*Exercise requirements*:
Quote the lines that run from the line containing "extrude(amount=plate_thickness + nozzle_stand)" down to the line containing "for node in". Include both of those lines, reproduce each exactly, and omit everything else.

======== Data excerpt

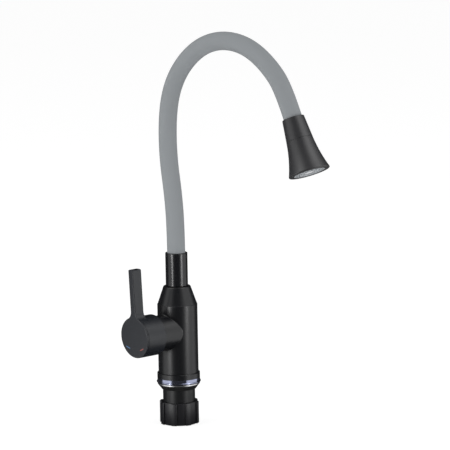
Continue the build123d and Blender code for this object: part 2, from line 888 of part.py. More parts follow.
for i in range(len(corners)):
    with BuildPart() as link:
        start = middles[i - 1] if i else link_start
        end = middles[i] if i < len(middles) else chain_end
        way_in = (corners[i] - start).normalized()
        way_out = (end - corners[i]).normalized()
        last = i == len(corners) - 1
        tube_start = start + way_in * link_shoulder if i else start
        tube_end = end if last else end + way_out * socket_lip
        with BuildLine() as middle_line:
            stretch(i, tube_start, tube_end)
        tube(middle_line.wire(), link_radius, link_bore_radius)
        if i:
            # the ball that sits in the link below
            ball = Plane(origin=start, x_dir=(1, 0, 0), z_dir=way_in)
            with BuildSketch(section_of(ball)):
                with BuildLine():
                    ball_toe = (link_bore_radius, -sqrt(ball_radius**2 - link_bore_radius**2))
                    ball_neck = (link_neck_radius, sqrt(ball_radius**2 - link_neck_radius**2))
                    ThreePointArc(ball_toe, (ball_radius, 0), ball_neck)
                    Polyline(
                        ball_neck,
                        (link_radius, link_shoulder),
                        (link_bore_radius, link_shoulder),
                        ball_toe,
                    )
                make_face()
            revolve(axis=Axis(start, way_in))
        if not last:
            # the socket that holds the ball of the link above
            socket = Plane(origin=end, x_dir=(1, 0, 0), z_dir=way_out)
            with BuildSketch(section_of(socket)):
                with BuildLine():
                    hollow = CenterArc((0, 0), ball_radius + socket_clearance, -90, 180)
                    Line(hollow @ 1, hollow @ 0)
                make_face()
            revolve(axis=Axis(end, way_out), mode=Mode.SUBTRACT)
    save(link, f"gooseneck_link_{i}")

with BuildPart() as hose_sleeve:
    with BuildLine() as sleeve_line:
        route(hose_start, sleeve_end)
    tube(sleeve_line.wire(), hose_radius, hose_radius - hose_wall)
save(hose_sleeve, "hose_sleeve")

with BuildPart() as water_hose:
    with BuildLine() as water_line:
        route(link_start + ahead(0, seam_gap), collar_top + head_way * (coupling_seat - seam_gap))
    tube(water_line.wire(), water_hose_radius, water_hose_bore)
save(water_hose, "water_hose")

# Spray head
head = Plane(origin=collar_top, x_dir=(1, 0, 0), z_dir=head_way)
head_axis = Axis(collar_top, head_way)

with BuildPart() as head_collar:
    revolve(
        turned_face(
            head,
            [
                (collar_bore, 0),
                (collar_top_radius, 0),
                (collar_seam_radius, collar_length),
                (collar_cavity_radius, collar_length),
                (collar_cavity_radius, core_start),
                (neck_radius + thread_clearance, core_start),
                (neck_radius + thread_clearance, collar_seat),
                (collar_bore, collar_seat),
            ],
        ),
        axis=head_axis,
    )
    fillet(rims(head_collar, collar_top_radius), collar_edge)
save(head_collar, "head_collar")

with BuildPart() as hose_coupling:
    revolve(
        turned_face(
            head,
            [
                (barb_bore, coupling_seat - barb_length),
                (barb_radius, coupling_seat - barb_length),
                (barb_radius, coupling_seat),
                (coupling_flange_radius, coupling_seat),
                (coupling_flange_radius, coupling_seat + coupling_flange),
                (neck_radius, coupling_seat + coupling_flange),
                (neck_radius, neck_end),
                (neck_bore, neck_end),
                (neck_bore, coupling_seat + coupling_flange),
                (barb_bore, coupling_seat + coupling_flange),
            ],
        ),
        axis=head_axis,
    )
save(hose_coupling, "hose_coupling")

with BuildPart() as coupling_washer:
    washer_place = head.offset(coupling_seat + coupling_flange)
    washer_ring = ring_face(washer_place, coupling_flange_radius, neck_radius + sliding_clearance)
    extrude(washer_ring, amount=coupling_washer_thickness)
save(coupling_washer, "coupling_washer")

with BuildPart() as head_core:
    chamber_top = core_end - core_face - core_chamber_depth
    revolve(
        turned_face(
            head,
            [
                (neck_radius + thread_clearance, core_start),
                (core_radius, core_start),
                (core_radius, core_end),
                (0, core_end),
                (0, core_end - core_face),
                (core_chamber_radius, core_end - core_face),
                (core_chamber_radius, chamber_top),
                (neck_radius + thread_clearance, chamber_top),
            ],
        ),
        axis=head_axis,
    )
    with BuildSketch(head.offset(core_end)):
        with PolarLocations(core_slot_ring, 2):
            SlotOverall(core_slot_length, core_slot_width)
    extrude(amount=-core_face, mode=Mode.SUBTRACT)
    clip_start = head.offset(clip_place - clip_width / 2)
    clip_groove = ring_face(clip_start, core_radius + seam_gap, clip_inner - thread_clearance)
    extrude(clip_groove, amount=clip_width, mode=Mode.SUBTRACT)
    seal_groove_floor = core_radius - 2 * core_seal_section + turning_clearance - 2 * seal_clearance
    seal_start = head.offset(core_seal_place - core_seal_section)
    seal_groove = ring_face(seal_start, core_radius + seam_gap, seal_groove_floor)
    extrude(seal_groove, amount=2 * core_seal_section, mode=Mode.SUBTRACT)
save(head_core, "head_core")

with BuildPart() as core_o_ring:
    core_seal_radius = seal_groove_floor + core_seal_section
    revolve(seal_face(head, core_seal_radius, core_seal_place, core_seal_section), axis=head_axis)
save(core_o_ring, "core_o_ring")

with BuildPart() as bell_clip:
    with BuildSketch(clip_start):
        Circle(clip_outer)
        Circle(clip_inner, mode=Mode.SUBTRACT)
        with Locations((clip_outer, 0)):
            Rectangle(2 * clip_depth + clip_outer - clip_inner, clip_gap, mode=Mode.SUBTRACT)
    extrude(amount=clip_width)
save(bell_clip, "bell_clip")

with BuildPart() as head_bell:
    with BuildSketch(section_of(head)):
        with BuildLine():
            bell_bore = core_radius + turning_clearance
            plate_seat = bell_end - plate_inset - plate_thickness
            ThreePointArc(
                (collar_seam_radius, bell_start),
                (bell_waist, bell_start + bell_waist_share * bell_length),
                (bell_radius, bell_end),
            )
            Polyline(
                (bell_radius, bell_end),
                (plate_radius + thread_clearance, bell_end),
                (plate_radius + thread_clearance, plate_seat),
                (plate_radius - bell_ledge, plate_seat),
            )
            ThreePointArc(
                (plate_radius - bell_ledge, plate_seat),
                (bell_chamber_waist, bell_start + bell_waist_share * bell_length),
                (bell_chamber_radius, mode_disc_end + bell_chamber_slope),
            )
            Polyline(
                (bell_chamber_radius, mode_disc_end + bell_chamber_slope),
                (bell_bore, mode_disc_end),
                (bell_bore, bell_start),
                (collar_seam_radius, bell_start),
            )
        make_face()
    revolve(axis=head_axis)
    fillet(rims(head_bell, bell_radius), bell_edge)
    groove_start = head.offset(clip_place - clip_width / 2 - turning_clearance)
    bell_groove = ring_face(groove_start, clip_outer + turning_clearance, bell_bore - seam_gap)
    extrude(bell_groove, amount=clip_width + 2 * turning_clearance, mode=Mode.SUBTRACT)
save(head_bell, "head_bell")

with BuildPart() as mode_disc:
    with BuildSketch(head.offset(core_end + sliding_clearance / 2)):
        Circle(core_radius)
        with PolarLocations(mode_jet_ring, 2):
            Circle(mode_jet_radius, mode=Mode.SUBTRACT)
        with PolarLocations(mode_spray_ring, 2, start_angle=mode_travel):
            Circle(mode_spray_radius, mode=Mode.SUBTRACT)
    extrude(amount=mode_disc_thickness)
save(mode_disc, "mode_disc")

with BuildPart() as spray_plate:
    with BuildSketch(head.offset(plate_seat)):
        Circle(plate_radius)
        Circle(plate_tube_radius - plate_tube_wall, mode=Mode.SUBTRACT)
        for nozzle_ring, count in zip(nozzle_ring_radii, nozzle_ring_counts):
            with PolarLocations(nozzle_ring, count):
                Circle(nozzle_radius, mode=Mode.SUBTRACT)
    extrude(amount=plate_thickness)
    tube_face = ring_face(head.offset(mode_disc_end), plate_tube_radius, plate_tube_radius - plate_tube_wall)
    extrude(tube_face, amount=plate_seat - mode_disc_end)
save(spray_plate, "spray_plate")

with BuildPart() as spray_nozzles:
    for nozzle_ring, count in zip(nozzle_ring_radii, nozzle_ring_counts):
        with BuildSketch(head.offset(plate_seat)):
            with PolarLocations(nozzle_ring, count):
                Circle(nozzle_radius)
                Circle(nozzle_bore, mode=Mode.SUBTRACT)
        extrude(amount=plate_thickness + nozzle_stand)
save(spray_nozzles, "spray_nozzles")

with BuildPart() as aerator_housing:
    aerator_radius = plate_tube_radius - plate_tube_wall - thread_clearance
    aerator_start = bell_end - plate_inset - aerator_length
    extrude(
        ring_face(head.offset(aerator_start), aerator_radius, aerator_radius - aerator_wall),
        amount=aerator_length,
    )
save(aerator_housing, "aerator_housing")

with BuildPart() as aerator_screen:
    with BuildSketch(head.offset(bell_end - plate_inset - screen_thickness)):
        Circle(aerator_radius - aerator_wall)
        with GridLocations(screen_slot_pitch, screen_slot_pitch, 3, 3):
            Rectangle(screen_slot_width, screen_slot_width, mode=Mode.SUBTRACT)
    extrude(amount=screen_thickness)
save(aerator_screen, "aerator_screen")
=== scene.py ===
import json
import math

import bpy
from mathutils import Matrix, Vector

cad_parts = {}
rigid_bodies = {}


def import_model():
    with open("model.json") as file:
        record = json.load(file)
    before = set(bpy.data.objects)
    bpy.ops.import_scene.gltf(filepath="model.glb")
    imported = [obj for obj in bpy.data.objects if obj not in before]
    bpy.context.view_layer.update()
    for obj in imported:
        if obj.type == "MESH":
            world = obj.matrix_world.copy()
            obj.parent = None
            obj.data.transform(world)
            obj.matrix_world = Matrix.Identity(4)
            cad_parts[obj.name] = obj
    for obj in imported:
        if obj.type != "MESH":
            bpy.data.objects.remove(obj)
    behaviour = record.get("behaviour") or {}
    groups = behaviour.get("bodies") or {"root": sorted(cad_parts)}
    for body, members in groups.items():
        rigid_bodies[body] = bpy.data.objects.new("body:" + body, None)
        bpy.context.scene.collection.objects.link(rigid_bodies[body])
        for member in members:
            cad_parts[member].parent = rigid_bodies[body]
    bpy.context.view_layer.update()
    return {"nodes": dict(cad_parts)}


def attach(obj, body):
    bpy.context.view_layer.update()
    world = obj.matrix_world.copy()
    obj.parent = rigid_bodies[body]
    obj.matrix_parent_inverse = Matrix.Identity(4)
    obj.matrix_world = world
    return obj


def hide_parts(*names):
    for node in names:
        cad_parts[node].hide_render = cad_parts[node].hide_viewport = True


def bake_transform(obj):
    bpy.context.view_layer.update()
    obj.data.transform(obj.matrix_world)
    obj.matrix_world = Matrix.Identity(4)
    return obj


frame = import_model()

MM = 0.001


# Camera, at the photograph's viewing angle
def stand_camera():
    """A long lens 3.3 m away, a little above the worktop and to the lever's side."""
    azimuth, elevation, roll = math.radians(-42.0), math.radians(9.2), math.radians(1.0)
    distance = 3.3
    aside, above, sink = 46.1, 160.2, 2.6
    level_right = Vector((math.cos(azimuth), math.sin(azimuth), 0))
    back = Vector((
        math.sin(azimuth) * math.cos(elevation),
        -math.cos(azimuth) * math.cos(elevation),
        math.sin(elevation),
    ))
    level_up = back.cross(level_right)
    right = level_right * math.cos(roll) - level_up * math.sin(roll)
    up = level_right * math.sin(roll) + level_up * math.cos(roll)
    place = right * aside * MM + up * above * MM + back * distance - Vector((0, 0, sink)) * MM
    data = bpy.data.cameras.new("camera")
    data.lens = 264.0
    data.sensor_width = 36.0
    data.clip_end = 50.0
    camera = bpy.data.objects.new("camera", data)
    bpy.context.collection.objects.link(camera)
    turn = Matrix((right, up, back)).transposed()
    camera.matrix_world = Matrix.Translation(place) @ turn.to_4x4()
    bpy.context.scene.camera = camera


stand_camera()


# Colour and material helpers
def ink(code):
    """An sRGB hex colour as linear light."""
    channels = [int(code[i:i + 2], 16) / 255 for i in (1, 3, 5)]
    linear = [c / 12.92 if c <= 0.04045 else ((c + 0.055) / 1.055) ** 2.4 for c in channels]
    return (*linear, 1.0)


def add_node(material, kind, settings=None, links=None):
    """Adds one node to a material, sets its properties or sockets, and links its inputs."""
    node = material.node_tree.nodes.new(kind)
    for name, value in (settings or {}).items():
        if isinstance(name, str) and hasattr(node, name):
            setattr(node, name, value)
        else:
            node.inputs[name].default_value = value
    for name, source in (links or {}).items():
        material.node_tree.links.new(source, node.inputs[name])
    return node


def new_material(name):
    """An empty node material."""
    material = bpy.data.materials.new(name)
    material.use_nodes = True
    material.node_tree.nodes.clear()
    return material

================

*Expected answer*:
        extrude(amount=plate_thickness + nozzle_stand)
save(spray_nozzles, "spray_nozzles")

with BuildPart() as aerator_housing:
    aerator_radius = plate_tube_radius - plate_tube_wall - thread_clearance
    aerator_start = bell_end - plate_inset - aerator_length
    extrude(
        ring_face(head.offset(aerator_start), aerator_radius, aerator_radius - aerator_wall),
        amount=aerator_length,
    )
save(aerator_housing, "aerator_housing")

with BuildPart() as aerator_screen:
    with BuildSketch(head.offset(bell_end - plate_inset - screen_thickness)):
        Circle(aerator_radius - aerator_wall)
        with GridLocations(screen_slot_pitch, screen_slot_pitch, 3, 3):
            Rectangle(screen_slot_width, screen_slot_width, mode=Mode.SUBTRACT)
    extrude(amount=screen_thickness)
save(aerator_screen, "aerator_screen")
=== scene.py ===
import json
import math

import bpy
from mathutils import Matrix, Vector

cad_parts = {}
rigid_bodies = {}


def import_model():
    with open("model.json") as file:
        record = json.load(file)
    before = set(bpy.data.objects)
    bpy.ops.import_scene.gltf(filepath="model.glb")
    imported = [obj for obj in bpy.data.objects if obj not in before]
    bpy.context.view_layer.update()
    for obj in imported:
        if obj.type == "MESH":
            world = obj.matrix_world.copy()
            obj.parent = None
            obj.data.transform(world)
            obj.matrix_world = Matrix.Identity(4)
            cad_parts[obj.name] = obj
    for obj in imported:
        if obj.type != "MESH":
            bpy.data.objects.remove(obj)
    behaviour = record.get("behaviour") or {}
    groups = behaviour.get("bodies") or {"root": sorted(cad_parts)}
    for body, members in groups.items():
        rigid_bodies[body] = bpy.data.objects.new("body:" + body, None)
        bpy.context.scene.collection.objects.link(rigid_bodies[body])
        for member in members:
            cad_parts[member].parent = rigid_bodies[body]
    bpy.context.view_layer.update()
    return {"nodes": dict(cad_parts)}


def attach(obj, body):
    bpy.context.view_layer.update()
    world = obj.matrix_world.copy()
    obj.parent = rigid_bodies[body]
    obj.matrix_parent_inverse = Matrix.Identity(4)
    obj.matrix_world = world
    return obj


def hide_parts(*names):
    for node in names:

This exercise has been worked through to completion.